Growth slowed markedly in the 1990s, averaging just 1.7%, largely
because of the after effects of overinvestment and an asset price
bubble during the late 1980s that required a protracted period of
time for firms to reduce excess debt, capital, and labor. From 2000
to 2001, government efforts to revive economic growth proved short
lived and were hampered by the slowing of the US, European, and
Asian economies. In 2002-07, growth improved and the lingering fears
of deflation in prices and economic activity lessened, leading the
central bank to raise interest rates to 0.25% in July 2006, up from
the near 0% rate of the six years prior, and to 0.50% in February
2007. In addition, the 10-year privatization of Japan Post, which
has functioned not only as the national postal delivery system but
also, through its banking and insurance facilities as Japan's
largest financial institution, was completed in October 2007,
marking a major milestone in the process of structural reform.
Nevertheless, Japan's huge government debt, which totals 182% of
GDP, and the aging of the population are two major long-run
problems. Some fear that a rise in taxes could endanger the current
economic recovery. Debate also continues on the role of and effects
of reform in restructuring the economy, particularly with respect to
increasing income disparities.

Jersey
Jersey's economy is based on international financial
services, agriculture, and tourism. In 2005 the finance sector
accounted for about 50% of the island's output. Potatoes,
cauliflower, tomatoes, and especially flowers are important export
crops, shipped mostly to the UK. The Jersey breed of dairy cattle is
known worldwide and represents an important export income earner.

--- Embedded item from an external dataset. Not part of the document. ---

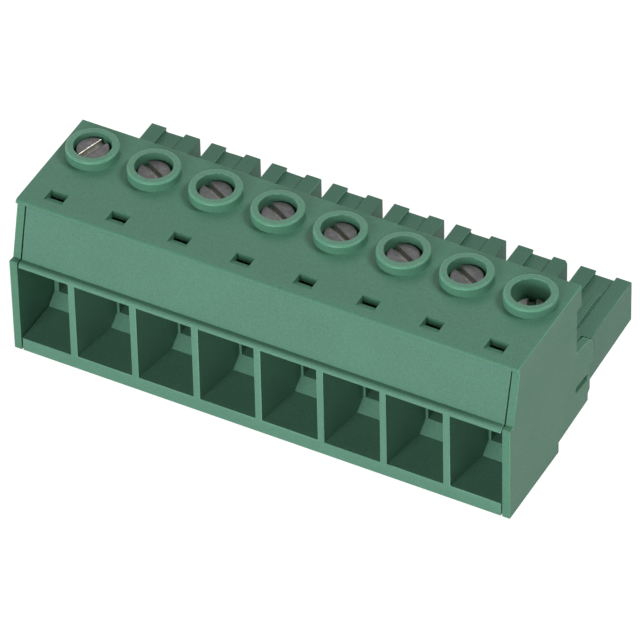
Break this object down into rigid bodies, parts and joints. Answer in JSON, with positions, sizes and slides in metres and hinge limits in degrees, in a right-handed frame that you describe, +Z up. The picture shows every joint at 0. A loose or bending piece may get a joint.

Milk products go to the UK and other EU countries. Tourism accounts
for one-quarter of GDP. In recent years, the government has
encouraged light industry to locate in Jersey, with the result that
an electronics industry has developed alongside the traditional
manufacturing of knitwear. All raw material and energy requirements
are imported, as well as a large share of Jersey's food needs. Light
taxes and death duties make the island a popular tax haven. Living
standards come close to those of the UK.